Stated exercise:
Tally the lines that hold the word "imported" and reply with that figure only.

— Begin —

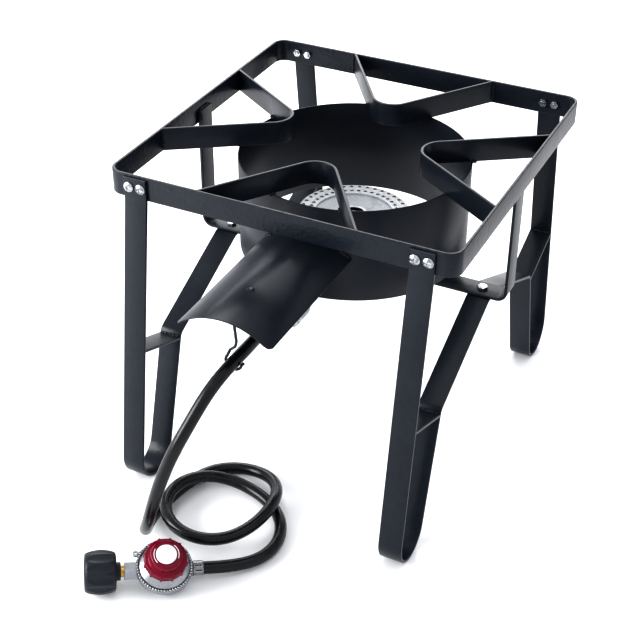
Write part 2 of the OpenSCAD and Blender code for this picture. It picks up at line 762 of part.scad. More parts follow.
module diaphragm() {
  color("#1b1c1e") at_regulator() translate([0, 0, dia_z]) cylinder(h = dia_t, r = reg_r - 0.6, $fn = 96);
}

module diaphragm_plate() {
  color("#9a9c9f") at_regulator() translate([0, 0, bonnet_z])
    cylinder(h = dia_plate_t, r = plate_r, $fn = 64);
}

module main_spring() {
  n = coil_turns * coil_steps;
  p = [for (i = [0 : n]) [coil_r * cos(i * 360 / coil_steps), coil_r * sin(i * 360 / coil_steps),
    coil_z + coil_pitch * i / coil_steps]];
  t = [for (i = [0 : n]) unit([-sin(i * 360 / coil_steps), cos(i * 360 / coil_steps),
    coil_pitch / (2 * PI * coil_r)])];
  color("#9a9c9f") at_regulator() sweep(p, t, coil_wire, 6);
}

module spring_seat() {
  color("#9a9c9f") at_regulator() translate([0, 0, seat_z])
    cylinder(h = seat_t, r = neck_in_r - 0.6, $fn = 48);
}

module regulator_bonnet() {
  lug_r = 3;
  lug_x = reg_r + 4;
  lug_w = 4;
  color("#b3b6b9") at_regulator() difference() {
    union() {
      translate([0, 0, bonnet_z]) cylinder(h = bonnet_t, r = reg_r, $fn = 96);
      translate([0, 0, bonnet_z + bonnet_t]) cylinder(h = cone_t, r1 = shell_r, r2 = tier_r, $fn = 96);
      translate([0, 0, bonnet_z]) cylinder(h = tier_top - bonnet_z, r = tier_r, $fn = 64);
      translate([0, 0, bonnet_z]) cylinder(h = neck_top - bonnet_z, r = neck_r, $fn = 64);
      rotate([0, 0, lug_turn]) {
        translate([reg_r - 2, -lug_w / 2, bonnet_z]) cube([lug_x - reg_r + 2, lug_w, bonnet_t]);
        translate([lug_x, 0, bonnet_z]) cylinder(h = bonnet_t, r = lug_r, $fn = 24);
      }
    }
    translate([0, 0, bonnet_z - cut]) cylinder(h = 4, r = 19, $fn = 64);
    translate([0, 0, bonnet_z]) cylinder(h = neck_top - neck_cap - bonnet_z, r = neck_in_r, $fn = 48);
    translate([0, 0, bonnet_z]) cylinder(h = neck_top, r = stem_r + run_fit, $fn = 32);
    rotate([0, 0, lug_turn]) translate([lug_x, 0, 0]) cylinder(h = neck_top, r = 1.3, $fn = 16);
  }
}

module adjusting_screw() {
  color("#9a9c9f") at_regulator() translate([0, 0, seat_z + seat_t])
    cylinder(h = knob_top - 1 - seat_z - seat_t, r = stem_r, $fn = 32);
}

module pressure_knob() {
  skirt_in = 18.6;
  skirt_roof = 1.5;
  nub_gap_r = 3;
  nub_gap_out = 1.8;
  color("#b5122a") at_regulator() difference() {
    union() {
      translate([0, 0, knob_z]) cylinder(h = knob_step_z - knob_z, r = knob_r, $fn = 96);
      translate([0, 0, knob_step_z]) cylinder(h = knob_top - knob_step_z, r1 = knob_step_r + 1.2,
        r2 = knob_step_r - 0.6, $fn = 72);
    }
    for (k = [0 : knob_lobes - 1]) rotate([0, 0, k * 360 / knob_lobes])
      translate([knob_r + nub_gap_out, 0, knob_z - cut])
        cylinder(h = knob_step_z - knob_z + cut, r = nub_gap_r, $fn = 24);
    translate([0, 0, knob_z - cut])
      cylinder(h = knob_step_z - skirt_roof - knob_z + cut, r = skirt_in, $fn = 64);
    translate([0, 0, knob_z]) cylinder(h = knob_top - knob_crown - knob_z, r = neck_r + 0.8, $fn = 64);
    translate([0, 0, knob_z]) cylinder(h = knob_top, r = stem_r, $fn = 32);
    translate([0, 0, knob_top - 1]) cylinder(h = 2, r = cap_disc_r, $fn = 64);
  }
}

module knob_cap() {
  color("#eceded") at_regulator() translate([0, 0, knob_top - 1]) cylinder(h = 1.8, r = cap_disc_r, $fn = 64);
}

module inlet_nipple() {
  nose_x = nut_back + tank_nut_l - 4;
  inner = nut_back + nut_wall;
  flange_l = 4;
  flange_r = 9.5;
  nose_l = 6;
  nose_r = 7.8;
  tip_r = 4.5;
  color("#c09a4c") difference() {
    union() {
      line_in(boss_x - boss_seat) cylinder(h = inner - boss_x + boss_seat, r = nipple_r, $fn = 32);
      line_in(inner) cylinder(h = flange_l, r = flange_r, $fn = 48);
      line_in(inner + flange_l) cylinder(h = nose_x - inner - flange_l - nose_l, r = nose_r, $fn = 40);
      line_in(nose_x - nose_l) cylinder(h = nose_l, r1 = nose_r, r2 = tip_r, $fn = 40);
    }
    line_in(boss_x - boss_seat - cut)
      cylinder(h = nose_x - boss_x + boss_seat + 2 * cut, r = gas_r, $fn = 24);
  }
}

module nipple_collar() {
  color("#2a2d33") difference() {
    line_in(collar_x) cylinder(h = collar_l, r = collar_r, $fn = 48);
    line_in(collar_x - cut) cylinder(h = collar_l + 2 * cut, r = nipple_r, $fn = 32);
  }
}

// The hand nut spins on the nipple between its collar and its nose flange.
module tank_nut() {
  lobes = 12;
  groove_r = 3.4;
  groove_out = 2.2;
  back_bevel = 4;
  mouth_bevel = 3;
  mouth_r = 16.8;
  color("#23262b") difference() {
    union() {
      line_in(nut_back) cylinder(h = back_bevel, r1 = tank_nut_r - back_bevel, r2 = tank_nut_r, $fn = 96);
      line_in(nut_back + back_bevel)
        cylinder(h = tank_nut_l - back_bevel - mouth_bevel, r = tank_nut_r, $fn = 96);
      line_in(nut_back + tank_nut_l - mouth_bevel)
        cylinder(h = mouth_bevel, r1 = tank_nut_r, r2 = tank_nut_r - mouth_bevel, $fn = 96);
    }
    for (k = [0 : lobes - 1]) line_in(nut_back - cut) rotate([0, 0, k * 360 / lobes])
      translate([tank_nut_r + groove_out, 0, 0]) cylinder(h = tank_nut_l + 2 * cut, r = groove_r, $fn = 24);
    line_in(nut_back + nut_wall) cylinder(h = tank_nut_l, r = mouth_r, $fn = 64);
    line_in(nut_back - cut) cylinder(h = nut_wall + 2 * cut, r = nipple_r + run_fit, $fn = 32);
  }
}

top_frame();
finger_front();
finger_back();
finger_left();
finger_right();
leg_left();
leg_right();
brace_fl();
brace_fr();
brace_bl();
brace_br();
hanger_bracket();
frame_screws();
frame_nuts();
bracket_bolts();
bracket_nuts();
wind_guard();
heat_shield();
shield_rivet();
hose_hook();
burner_bowl();
mixing_tube();
burner_cap();
burner_bolt();
burner_nut();
air_shutter();
shutter_nut();
orifice_fitting();
swivel_nut();
burner_ferrule();
hose_drop();
hose_loop();
regulator_ferrule();
regulator_housing();
diaphragm();
diaphragm_plate();
main_spring();
spring_seat();
regulator_bonnet();
adjusting_screw();
pressure_knob();
knob_cap();
inlet_nipple();
nipple_collar();
tank_nut();
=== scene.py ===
import math

import bmesh
import bpy
from mathutils import Matrix, Vector, noise


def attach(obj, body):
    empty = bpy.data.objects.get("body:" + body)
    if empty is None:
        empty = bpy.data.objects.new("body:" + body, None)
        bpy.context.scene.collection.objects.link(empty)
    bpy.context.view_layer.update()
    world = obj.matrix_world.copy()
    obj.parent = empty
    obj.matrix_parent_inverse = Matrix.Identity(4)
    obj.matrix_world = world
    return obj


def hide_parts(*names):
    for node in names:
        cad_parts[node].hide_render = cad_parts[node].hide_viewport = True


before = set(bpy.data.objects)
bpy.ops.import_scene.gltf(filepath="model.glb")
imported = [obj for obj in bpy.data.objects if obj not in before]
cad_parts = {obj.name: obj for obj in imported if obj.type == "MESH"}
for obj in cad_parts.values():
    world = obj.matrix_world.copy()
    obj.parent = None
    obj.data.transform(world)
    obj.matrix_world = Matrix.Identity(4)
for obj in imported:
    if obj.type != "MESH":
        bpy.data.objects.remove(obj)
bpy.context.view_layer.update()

MM = 0.001
STAND = "stand"

# Sizes are in mm, as in the part's source. SHIFT is how far the burner's axis stands behind the
# frame's origin.
SHIFT = 29.1097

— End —

Answer below:
3